- Set exercise: Reproduce each line exactly.

** START OF Exercise material **

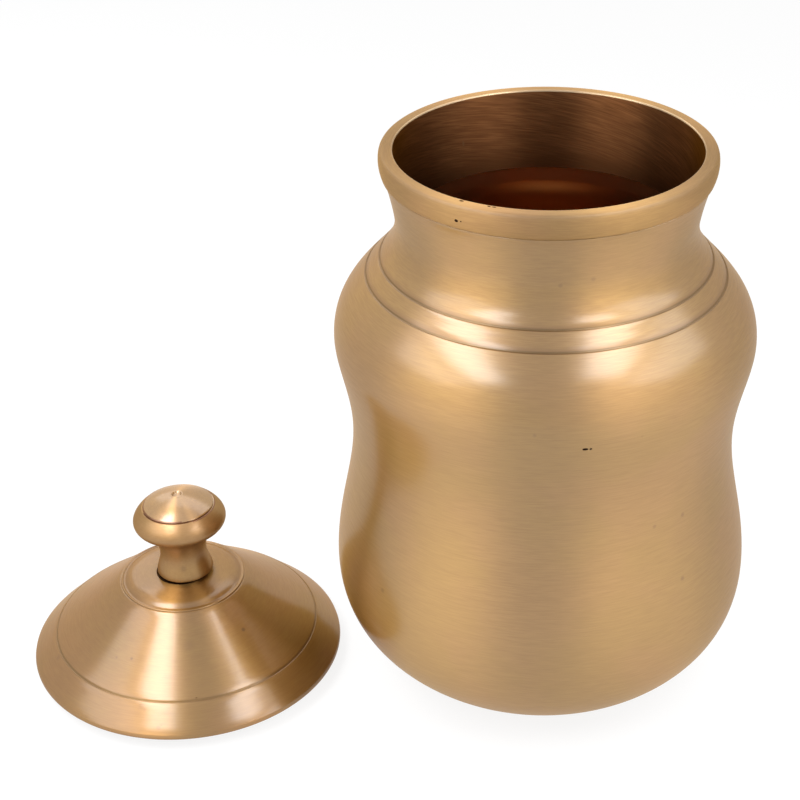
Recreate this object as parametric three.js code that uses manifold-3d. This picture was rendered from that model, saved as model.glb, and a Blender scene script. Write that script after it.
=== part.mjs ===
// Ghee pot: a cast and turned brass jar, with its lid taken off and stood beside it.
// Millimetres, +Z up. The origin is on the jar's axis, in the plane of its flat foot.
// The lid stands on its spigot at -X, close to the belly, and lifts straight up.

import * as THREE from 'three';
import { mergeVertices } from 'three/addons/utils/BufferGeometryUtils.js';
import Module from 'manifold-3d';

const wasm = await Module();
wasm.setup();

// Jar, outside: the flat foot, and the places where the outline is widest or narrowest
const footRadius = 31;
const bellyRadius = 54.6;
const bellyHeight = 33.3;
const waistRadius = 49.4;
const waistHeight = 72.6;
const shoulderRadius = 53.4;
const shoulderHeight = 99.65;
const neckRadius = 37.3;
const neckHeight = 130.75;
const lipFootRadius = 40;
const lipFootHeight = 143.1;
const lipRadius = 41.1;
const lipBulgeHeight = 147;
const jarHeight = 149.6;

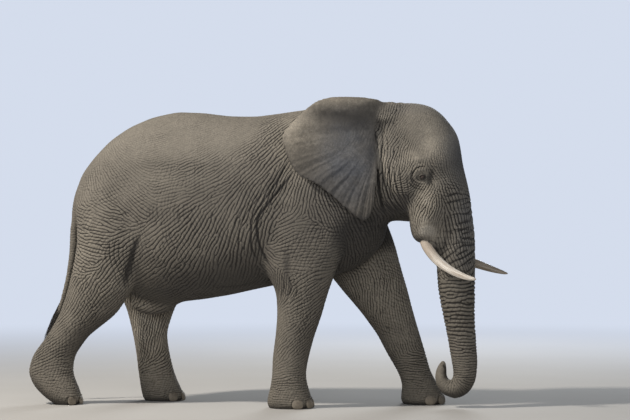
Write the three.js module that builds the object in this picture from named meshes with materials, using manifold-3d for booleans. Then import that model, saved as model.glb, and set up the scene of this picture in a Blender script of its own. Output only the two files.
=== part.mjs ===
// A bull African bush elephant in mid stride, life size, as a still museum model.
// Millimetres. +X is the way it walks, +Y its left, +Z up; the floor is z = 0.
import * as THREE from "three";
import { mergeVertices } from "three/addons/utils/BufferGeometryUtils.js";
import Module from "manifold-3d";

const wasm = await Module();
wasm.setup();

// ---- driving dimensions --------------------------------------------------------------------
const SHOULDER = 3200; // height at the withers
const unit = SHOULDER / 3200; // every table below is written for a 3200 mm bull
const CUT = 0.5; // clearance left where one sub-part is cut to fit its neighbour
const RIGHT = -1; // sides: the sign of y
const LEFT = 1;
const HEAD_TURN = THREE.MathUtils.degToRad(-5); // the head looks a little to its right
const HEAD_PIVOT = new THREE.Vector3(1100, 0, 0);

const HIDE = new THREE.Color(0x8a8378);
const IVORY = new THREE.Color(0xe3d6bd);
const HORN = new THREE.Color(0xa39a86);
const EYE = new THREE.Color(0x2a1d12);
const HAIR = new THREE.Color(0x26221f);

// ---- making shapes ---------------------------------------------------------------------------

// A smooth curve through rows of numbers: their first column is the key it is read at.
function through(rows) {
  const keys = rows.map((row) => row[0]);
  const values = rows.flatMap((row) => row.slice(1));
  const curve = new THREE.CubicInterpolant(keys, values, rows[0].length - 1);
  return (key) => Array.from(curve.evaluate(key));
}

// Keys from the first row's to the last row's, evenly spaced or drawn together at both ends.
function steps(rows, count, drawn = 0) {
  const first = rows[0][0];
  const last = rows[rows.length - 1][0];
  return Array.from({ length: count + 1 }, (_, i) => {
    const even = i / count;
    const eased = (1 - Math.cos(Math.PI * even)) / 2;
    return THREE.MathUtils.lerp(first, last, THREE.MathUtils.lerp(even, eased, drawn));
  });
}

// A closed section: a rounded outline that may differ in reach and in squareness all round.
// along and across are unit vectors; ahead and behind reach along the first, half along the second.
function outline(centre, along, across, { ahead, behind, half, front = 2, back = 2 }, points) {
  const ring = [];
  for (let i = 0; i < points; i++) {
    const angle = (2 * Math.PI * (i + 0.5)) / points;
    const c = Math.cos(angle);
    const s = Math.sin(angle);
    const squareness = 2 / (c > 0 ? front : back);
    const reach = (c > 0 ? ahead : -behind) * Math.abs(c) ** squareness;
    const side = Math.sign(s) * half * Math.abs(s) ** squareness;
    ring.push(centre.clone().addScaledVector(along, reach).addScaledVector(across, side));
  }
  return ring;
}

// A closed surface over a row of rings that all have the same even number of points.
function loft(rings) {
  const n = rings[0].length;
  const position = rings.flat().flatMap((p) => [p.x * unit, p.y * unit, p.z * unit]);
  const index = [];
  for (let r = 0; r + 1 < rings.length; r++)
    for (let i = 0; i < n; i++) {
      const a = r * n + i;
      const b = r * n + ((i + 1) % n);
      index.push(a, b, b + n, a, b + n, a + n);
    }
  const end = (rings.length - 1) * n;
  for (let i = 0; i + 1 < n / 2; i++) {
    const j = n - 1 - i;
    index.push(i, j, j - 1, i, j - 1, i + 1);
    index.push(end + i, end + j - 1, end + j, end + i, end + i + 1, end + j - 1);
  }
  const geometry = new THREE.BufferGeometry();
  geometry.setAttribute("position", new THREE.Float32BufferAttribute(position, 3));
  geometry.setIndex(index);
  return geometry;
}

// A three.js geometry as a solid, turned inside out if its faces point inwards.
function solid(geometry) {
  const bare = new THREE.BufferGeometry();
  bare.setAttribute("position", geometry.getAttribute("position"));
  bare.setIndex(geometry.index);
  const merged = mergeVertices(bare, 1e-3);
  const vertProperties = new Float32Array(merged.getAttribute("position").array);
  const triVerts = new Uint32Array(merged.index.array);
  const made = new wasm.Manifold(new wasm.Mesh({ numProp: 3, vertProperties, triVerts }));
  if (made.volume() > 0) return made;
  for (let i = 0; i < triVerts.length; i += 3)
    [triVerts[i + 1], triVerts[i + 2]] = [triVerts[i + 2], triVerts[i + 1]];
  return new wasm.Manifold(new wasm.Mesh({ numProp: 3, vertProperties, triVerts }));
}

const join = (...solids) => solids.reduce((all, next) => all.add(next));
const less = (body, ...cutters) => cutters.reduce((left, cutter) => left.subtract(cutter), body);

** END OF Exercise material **

- Final result:
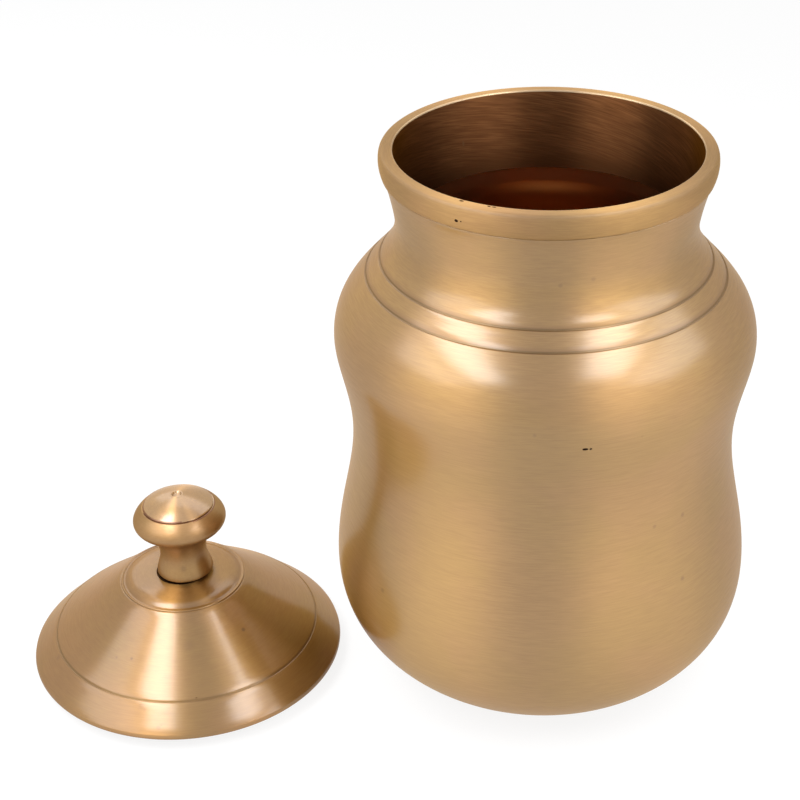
Recreate this object as parametric three.js code that uses manifold-3d. This picture was rendered from that model, saved as model.glb, and a Blender scene script. Write that script after it.
=== part.mjs ===
// Ghee pot: a cast and turned brass jar, with its lid taken off and stood beside it.
// Millimetres, +Z up. The origin is on the jar's axis, in the plane of its flat foot.
// The lid stands on its spigot at -X, close to the belly, and lifts straight up.

import * as THREE from 'three';
import { mergeVertices } from 'three/addons/utils/BufferGeometryUtils.js';
import Module from 'manifold-3d';

const wasm = await Module();
wasm.setup();

// Jar, outside: the flat foot, and the places where the outline is widest or narrowest
const footRadius = 31;
const bellyRadius = 54.6;
const bellyHeight = 33.3;
const waistRadius = 49.4;
const waistHeight = 72.6;
const shoulderRadius = 53.4;
const shoulderHeight = 99.65;
const neckRadius = 37.3;
const neckHeight = 130.75;
const lipFootRadius = 40;
const lipFootHeight = 143.1;
const lipRadius = 41.1;
const lipBulgeHeight = 147;
const jarHeight = 149.6;

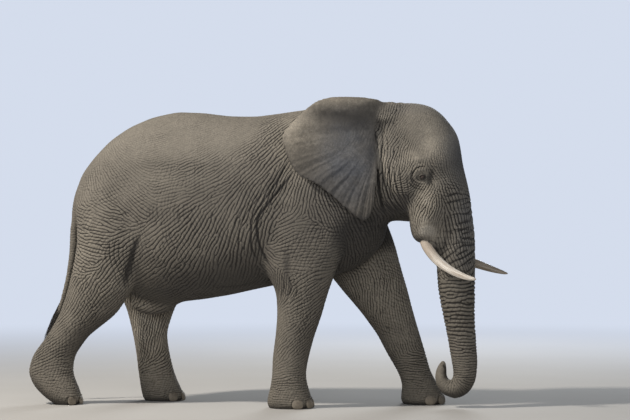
Write the three.js module that builds the object in this picture from named meshes with materials, using manifold-3d for booleans. Then import that model, saved as model.glb, and set up the scene of this picture in a Blender script of its own. Output only the two files.
=== part.mjs ===
// A bull African bush elephant in mid stride, life size, as a still museum model.
// Millimetres. +X is the way it walks, +Y its left, +Z up; the floor is z = 0.
import * as THREE from "three";
import { mergeVertices } from "three/addons/utils/BufferGeometryUtils.js";
import Module from "manifold-3d";

const wasm = await Module();
wasm.setup();

// ---- driving dimensions --------------------------------------------------------------------
const SHOULDER = 3200; // height at the withers
const unit = SHOULDER / 3200; // every table below is written for a 3200 mm bull
const CUT = 0.5; // clearance left where one sub-part is cut to fit its neighbour
const RIGHT = -1; // sides: the sign of y
const LEFT = 1;
const HEAD_TURN = THREE.MathUtils.degToRad(-5); // the head looks a little to its right
const HEAD_PIVOT = new THREE.Vector3(1100, 0, 0);

const HIDE = new THREE.Color(0x8a8378);
const IVORY = new THREE.Color(0xe3d6bd);
const HORN = new THREE.Color(0xa39a86);
const EYE = new THREE.Color(0x2a1d12);
const HAIR = new THREE.Color(0x26221f);

// ---- making shapes ---------------------------------------------------------------------------

// A smooth curve through rows of numbers: their first column is the key it is read at.
function through(rows) {
  const keys = rows.map((row) => row[0]);
  const values = rows.flatMap((row) => row.slice(1));
  const curve = new THREE.CubicInterpolant(keys, values, rows[0].length - 1);
  return (key) => Array.from(curve.evaluate(key));
}

// Keys from the first row's to the last row's, evenly spaced or drawn together at both ends.
function steps(rows, count, drawn = 0) {
  const first = rows[0][0];
  const last = rows[rows.length - 1][0];
  return Array.from({ length: count + 1 }, (_, i) => {
    const even = i / count;
    const eased = (1 - Math.cos(Math.PI * even)) / 2;
    return THREE.MathUtils.lerp(first, last, THREE.MathUtils.lerp(even, eased, drawn));
  });
}

// A closed section: a rounded outline that may differ in reach and in squareness all round.
// along and across are unit vectors; ahead and behind reach along the first, half along the second.
function outline(centre, along, across, { ahead, behind, half, front = 2, back = 2 }, points) {
  const ring = [];
  for (let i = 0; i < points; i++) {
    const angle = (2 * Math.PI * (i + 0.5)) / points;
    const c = Math.cos(angle);
    const s = Math.sin(angle);
    const squareness = 2 / (c > 0 ? front : back);
    const reach = (c > 0 ? ahead : -behind) * Math.abs(c) ** squareness;
    const side = Math.sign(s) * half * Math.abs(s) ** squareness;
    ring.push(centre.clone().addScaledVector(along, reach).addScaledVector(across, side));
  }
  return ring;
}

// A closed surface over a row of rings that all have the same even number of points.
function loft(rings) {
  const n = rings[0].length;
  const position = rings.flat().flatMap((p) => [p.x * unit, p.y * unit, p.z * unit]);
  const index = [];
  for (let r = 0; r + 1 < rings.length; r++)
    for (let i = 0; i < n; i++) {
      const a = r * n + i;
      const b = r * n + ((i + 1) % n);
      index.push(a, b, b + n, a, b + n, a + n);
    }
  const end = (rings.length - 1) * n;
  for (let i = 0; i + 1 < n / 2; i++) {
    const j = n - 1 - i;
    index.push(i, j, j - 1, i, j - 1, i + 1);
    index.push(end + i, end + j - 1, end + j, end + i, end + i + 1, end + j - 1);
  }
  const geometry = new THREE.BufferGeometry();
  geometry.setAttribute("position", new THREE.Float32BufferAttribute(position, 3));
  geometry.setIndex(index);
  return geometry;
}

// A three.js geometry as a solid, turned inside out if its faces point inwards.
function solid(geometry) {
  const bare = new THREE.BufferGeometry();
  bare.setAttribute("position", geometry.getAttribute("position"));
  bare.setIndex(geometry.index);
  const merged = mergeVertices(bare, 1e-3);
  const vertProperties = new Float32Array(merged.getAttribute("position").array);
  const triVerts = new Uint32Array(merged.index.array);
  const made = new wasm.Manifold(new wasm.Mesh({ numProp: 3, vertProperties, triVerts }));
  if (made.volume() > 0) return made;
  for (let i = 0; i < triVerts.length; i += 3)
    [triVerts[i + 1], triVerts[i + 2]] = [triVerts[i + 2], triVerts[i + 1]];
  return new wasm.Manifold(new wasm.Mesh({ numProp: 3, vertProperties, triVerts }));
}

const join = (...solids) => solids.reduce((all, next) => all.add(next));
const less = (body, ...cutters) => cutters.reduce((left, cutter) => left.subtract(cutter), body);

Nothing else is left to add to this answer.